C'est d'ailleurs aussi parce qu'il met en scène les clips de la très hype Lana Del Rey que cette même hype a rejailli sur lui. Ce qui en fait un artiste total (il dessine aussi les pochettes de ses disques), ce qui va très bien à l'époque, mais représente quand même un gros changement quand on pense qu'on aime pas trop, ou du moins qu'on aimait pas trop, en France en tout cas, mélanger les casquettes, ce dont plus d'un acteur(/trice) chanteur(/euse) peut attester. Donc, soit : Woodkid a du talent à revendre et mérite tout le bruit qu'il y a autour de lui (l'album est hautement recommandable). Mais dans ce bruit, pourquoi n'ai-je pas entendu une voix pour dire qu'on avait déjà eu, en France, quelqu'un qui lui aussi aimait utiliser force cordes et trompettes avec autant de classe ? Sans doute parce que c'est moins hype d'oser déclarer sa flamme à William Sheller. Or, si l'on écoute Excalibur par exemple, l'air de famille m'apparaît clairement. Mais peut-être n'est-ce que moi ?

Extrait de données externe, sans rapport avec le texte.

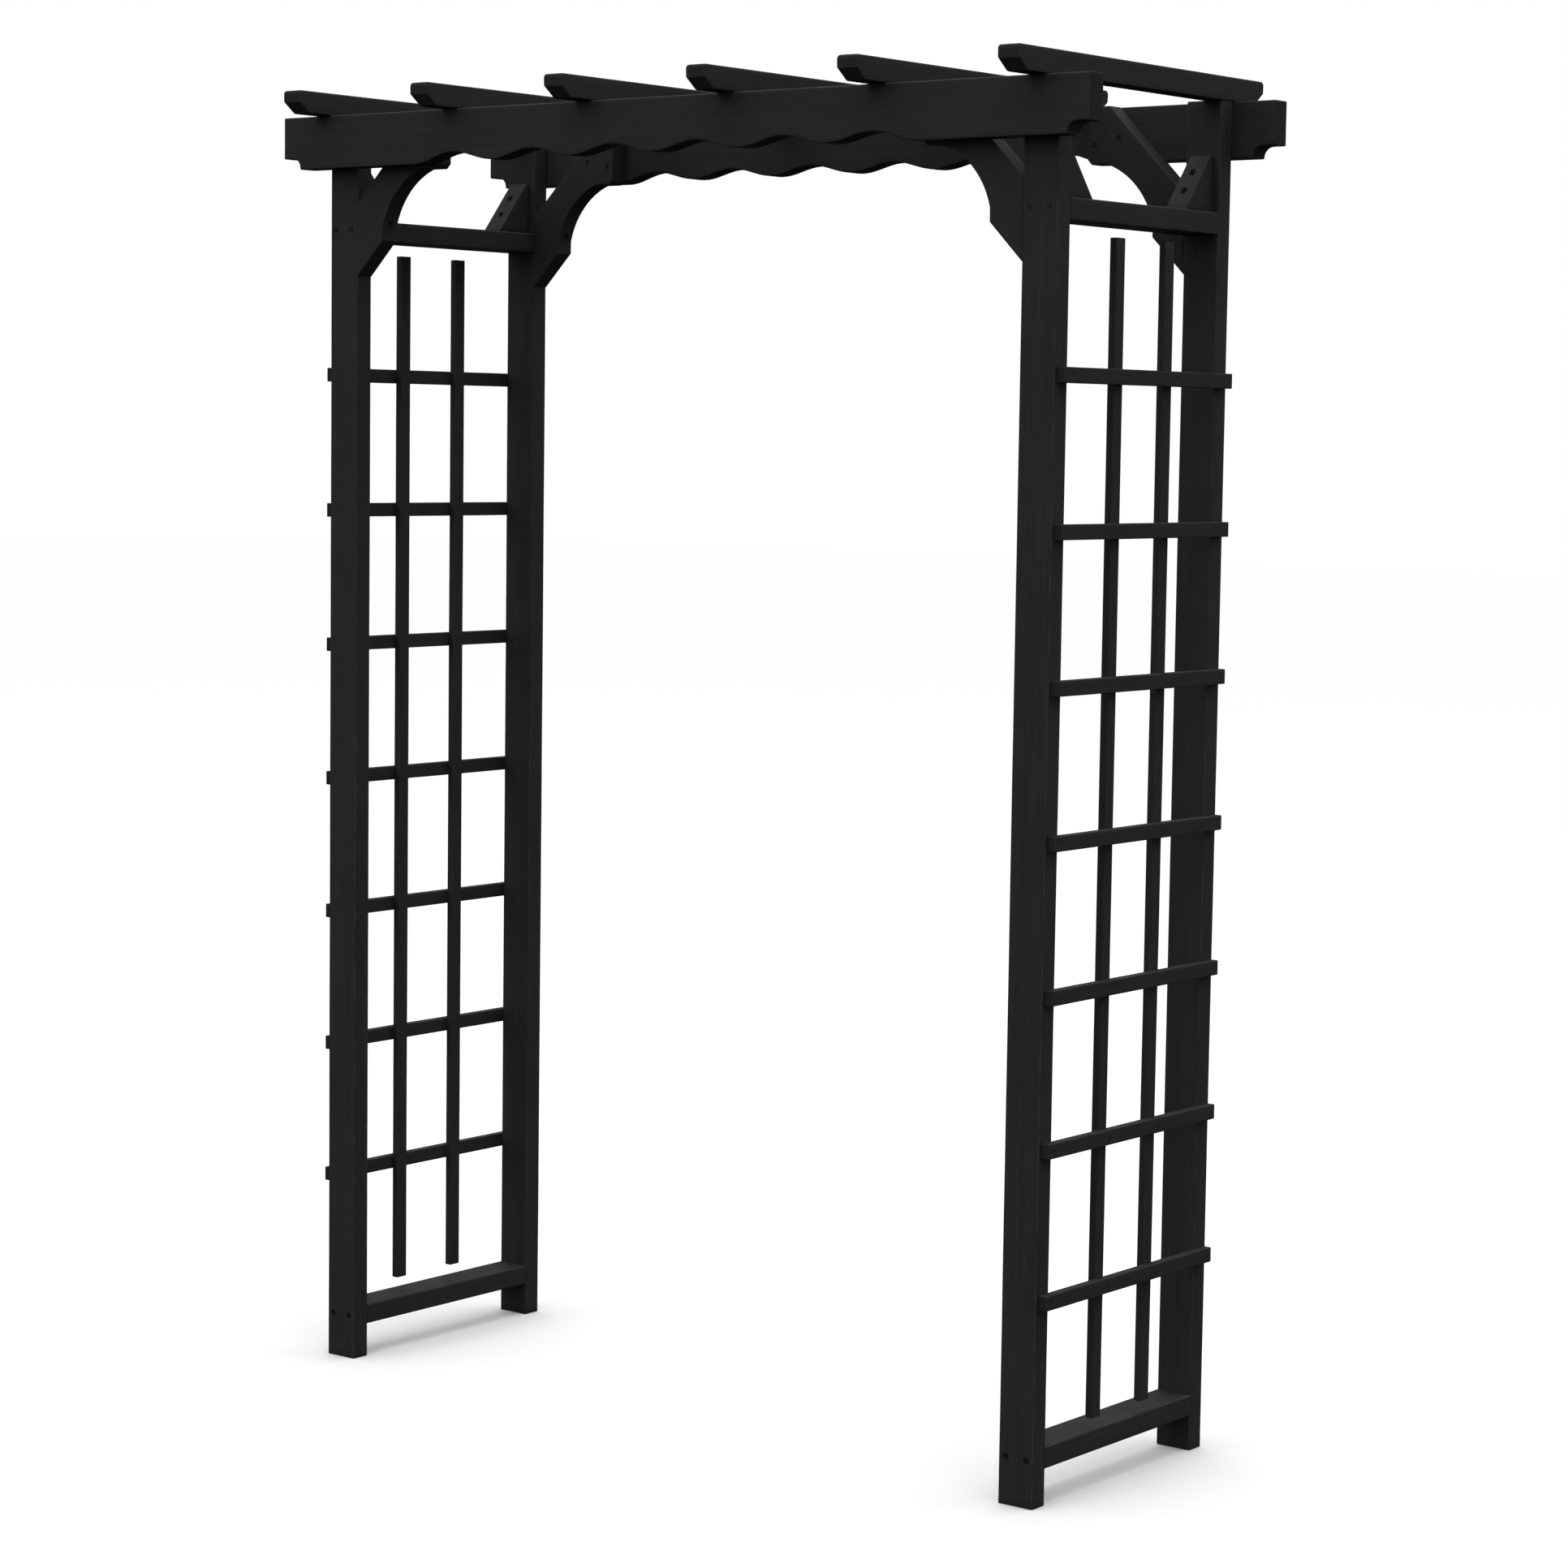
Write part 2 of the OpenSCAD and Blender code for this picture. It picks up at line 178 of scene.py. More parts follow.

Je ne voulais surtout pas finir sur ce morceau de Sheller parce que, même si je le trouve très réussi, je peux comprendre qu'on puisse le trouver "too much". Comme trop de cordes, trop d'orchestrations, trop d'emphase, bref, trop de tout. Or William Sheller n'est jamais meilleur (souvenez-vous d'Un homme heureux) que lorsqu'il est seul au piano. Et c'est précisément ce qu'il partage avec tous les artistes de cette page. Craig Armstrong a beau être un orchestrateur et arrangeur de cordes génial, il a livré ses dernières mélodies au piano. Enlevez les cordes et les arrangements d'Olafur Arnalds et les mélodies restent magnifiques accompagnées du seul piano. Même Woodkid n'a pas besoin de tout ça puisqu'avec une seule guitare, sur Brooklyn, il sait se montrer très touchant. Tout ces artistes, me semble-t-il, partagent un même talent. Immense. Aussi n'y a-t-il pas de mal, pour eux, à voir les choses en grand. Même si, comme sur son fort bien nommé album Epures en 2004, Sheller montrait qu'il n'est pas toujours la peine d'en rajouter.